И я понял, что он настолько любил и почитал свою мать, что всегда отходил от нее боком, но старался этого не показывать и делал вид, что занят выравниванием мебели, и все это – только чтобы не повернуться к ней спиной.
Закончив рассказывать, я спросил у этого лидера американского еврейства: "А вы могли бы так?" И он ответил: "Не думаю. И уж точно не с возраста Бар-Мицвы".
Но именно так сказала ребецин: она не видела спину своего сына с его Бар-Мицвы, настолько он следил за собой, настолько контролировал себя, что почитание матери всегда в его сознаниии было на первом месте.

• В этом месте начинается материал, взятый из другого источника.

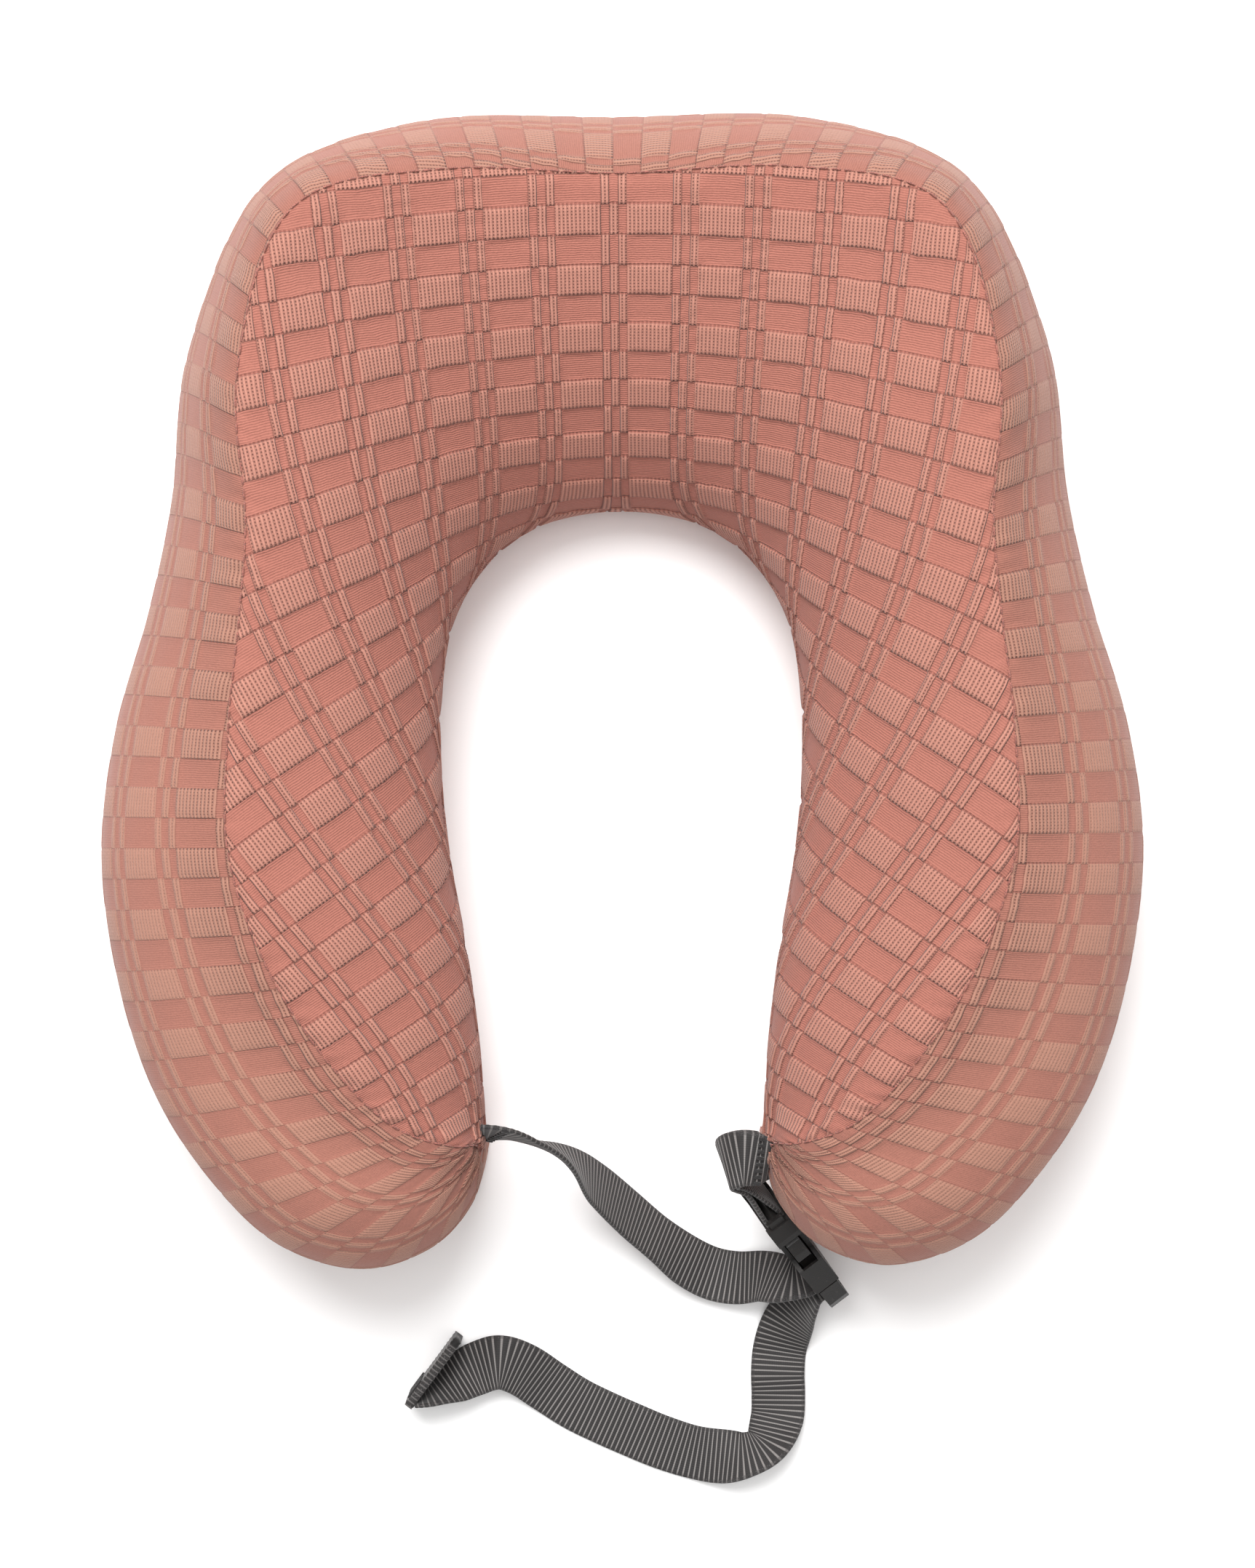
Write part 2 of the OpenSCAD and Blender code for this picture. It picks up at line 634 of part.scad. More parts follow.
// A row of short stitches across a ribbon at row i, sunk a little into one face of it
module stitches(rows, i, thick, face, count, length, width) {
    ring_at = ribbon_ring(rows, i, thick);
    left = face > 0 ? ring_at[1] : ring_at[0];
    right = face > 0 ? ring_at[2] : ring_at[3];
    along = unit(row_point(rows[min(i + 1, len(rows) - 1)]) - row_point(rows[max(i - 1, 0)]));
    up = unit(ring_at[1] - ring_at[0]) * face;
    across = unit(right - left);
    for (k = [0 : count - 1]) {
        a = left + (right - left) * (k + 0.5) / count - up * stitch_sunk;
        corners = [for (q = [[-1, -1], [-1, 1], [1, 1], [1, -1]])
            a + along * q.x * length / 2 + across * q.y * face * width / 2];
        sweep_rings([corners, [for (c = corners) c + up * stitch_t]]);
    }
}
module strap_hem_stitch() {
    color(thread_grey)
        stitches(refined(route_hem), 1, 2 * webbing_t, -1, 6, 6, 0.8);
}

// ---- The short loop that holds the female half: out of the right arm's corner, down round the
// bar and back, as two layers
loop_gap = 0.85;
route_loop = [
    [38.5, -124.4, 50.4, 0, -0.76, -0.65],
    [35.8, -124.4, 50.4, 0.08, -0.93, -0.35],
    [31, -124.2, 50.8, 0.15, -0.98, -0.05],
    [27.8, -125.6, 48, 0.22, -0.92, 0.3],
    [28.2, -127.6, 43.4, 0.3, -0.75, 0.6],
    [31.6, -131.2, 38.8, 0.34, -0.55, 0.76]
];
bar_at = [bar_r, 0, 0];
bar_wrap = bar_r + 0.3 + webbing_t / 2;
function loop_side(rows, off) =
    [for (i = [0 : len(rows) - 1])
        let (ring = ribbon_ring(rows, i, 2), up = unit(ring[1] - ring[0]))
        concat(row_point(rows[i]) + up * off, row_edge(rows[i]))];
module strap_loop() {
    layer_up = loop_side(route_loop, loop_gap);
    layer_down = loop_side(route_loop, -loop_gap);
    round_bar = [for (a = [-75 : 30 : 75])
        concat(on_buckle(bar_at + bar_wrap * [cos(a), 0, -sin(a)]), buckle_y)];
    rows = concat(layer_up, round_bar, [for (i = [len(layer_down) - 1 : -1 : 0]) layer_down[i]]);
    color(webbing_grey)
        ribbon(rows, webbing_t);
}
module strap_bartack() {
    color(thread_grey)
        stitches(refined(route_to_buckle), 2, webbing_t, 1, 8, 2, 0.9);
}
module loop_bartack() {
    color(thread_grey)
        stitches(loop_side(route_loop, loop_gap), 1, webbing_t, 1, 8, 2, 0.9);
}

foam_core();
foam_liner();
foam_liner_base();
cover_top();
cover_side();
cover_base_front();
cover_base_rear();
top_seam_thread();
base_seam_thread();
zip_tape_front();
zip_tape_rear();
zip_teeth_front();
zip_teeth_rear();
zip_stops();
zip_slider();
zip_pull();
strap_webbing();
strap_hem_stitch();
strap_bartack();
strap_loop();
loop_bartack();
buckle_female();
buckle_male();
latch_arm_upper();
latch_arm_lower();
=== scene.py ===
"""U-shaped neck pillow in a pink jacquard knit, with a webbing strap and a side-release buckle.

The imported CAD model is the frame. This script makes the cloth, the filling, the stitches and the webbing
over it, gives every part its material, and sets the floor, the light and the camera. Lengths are
millimetres, except where a name or a comment says metres and in the calls to Blender.
"""

import math

import bmesh
import bpy
import numpy as np
from mathutils import Matrix, Vector


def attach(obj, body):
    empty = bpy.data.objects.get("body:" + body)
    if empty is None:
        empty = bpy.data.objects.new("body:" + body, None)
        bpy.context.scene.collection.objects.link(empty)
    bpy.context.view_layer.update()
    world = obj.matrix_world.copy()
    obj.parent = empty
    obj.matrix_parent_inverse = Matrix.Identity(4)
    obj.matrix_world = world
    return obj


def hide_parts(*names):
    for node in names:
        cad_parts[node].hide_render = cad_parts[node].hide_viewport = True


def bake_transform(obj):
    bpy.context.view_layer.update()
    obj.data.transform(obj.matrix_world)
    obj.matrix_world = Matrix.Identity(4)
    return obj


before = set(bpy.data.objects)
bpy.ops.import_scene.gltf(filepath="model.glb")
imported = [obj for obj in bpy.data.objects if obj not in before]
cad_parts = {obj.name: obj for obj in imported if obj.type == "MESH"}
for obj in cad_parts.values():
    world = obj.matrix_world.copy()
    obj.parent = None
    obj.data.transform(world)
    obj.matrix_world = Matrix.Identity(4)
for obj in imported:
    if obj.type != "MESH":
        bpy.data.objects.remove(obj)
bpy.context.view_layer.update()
MM = 0.001

# ---------------------------------------------------------------- shape of the pillow, as in part.scad
OUTER_EDGE = np.array([
    (37.8, -122.5), (41, -136), (52, -147.8), (71, -153), (93, -145.5), (111, -127),
    (125, -104), (134, -75), (138, -42), (134, -9), (125, 22), (118.5, 52),
    (113.5, 92), (93, 135), (52, 151.5), (0, 152.4),
])
INNER_EDGE = np.array([
    (38, -120), (38, -119.4), (38, -118.6), (38, -117.4), (38.1, -114.5), (38.4, -106),
    (39.6, -90), (42.6, -67), (47, -41), (49, -15), (47.8, 9), (44, 24),
    (36, 37), (24.5, 46.2), (12, 50.4), (0, 51.5),
])
INNER_Z = np.array([30, 32, 35, 38, 42, 46, 48, 49, 49, 48, 45, 38, 28, 22, 19, 18.0])
OUTER_Z = np.array([40, 42, 44, 46, 48, 50, 50, 50, 50, 50, 50, 50, 50, 50, 50, 50.0])
SEAM_SHARE = np.array([0.5, 0.06, 0.04, 0.05, 0.13, 0.3, 0.42, 0.525, 0.585, 0.6, 0.635, 0.68, 0.775,
                       0.84, 0.81, 0.8])
SEAM_Z = np.array([54, 55, 57, 61, 68, 77, 85, 91, 94, 95.5, 97, 99, 103.5, 105, 95, 87.0])
TOP_SLOPE = np.array([60, 60, 55, 50, 45, 28, 14, 8, 5, 5, 8, 12, 16, 20, 22, 22.0])
SIDE_SLOPE = np.array([40, 55, 50, 42, 30, 8, -8, -18, -25, -28, -30, -32, -35, -38, -35, -32.0])
INNER_FOOT = np.array([0.5, 2, 4, 6, 8, 10, 12, 13, 14, 14, 13, 12, 9, 6, 4, 3.5])
OUTER_FOOT = np.array([0.5, 4, 8, 12, 15, 17, 18, 19, 20, 20, 19, 18, 17, 17, 16, 15.0])
LAST_KEY = len(OUTER_EDGE) - 1
RIM_Z = 0.3
FOOT_ANGLE = math.radians(55)
CURVE_POINTS = 60


def curve_through(a, b, c, d, t):
    """The place at t on the smooth curve from b to c, with a before them and d after."""
    return b + 0.5 * t * ((c - a) + t * ((2 * a - 5 * b + 4 * c - d) + t * (3 * (b - c) + d - a)))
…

Я видел неоднократно, как он провожал мать из синагоги в штаб-квартире Хабада. Каждый раз он нежно и заботливо подводил ее руку себе под локоть, чтобы она опиралась на него, и шел с ней вниз по лестнице к улице. На улице ее уже ждало несколько женщин, которые провожали ее домой. А он стоял и смотрел ей вслед, пока она не скрывалась за углом. Это было очень трогательно.
Он представлял собой настоящий пример того, как должен себя вести сын, который хочет оказать своей матери величайшее уважение.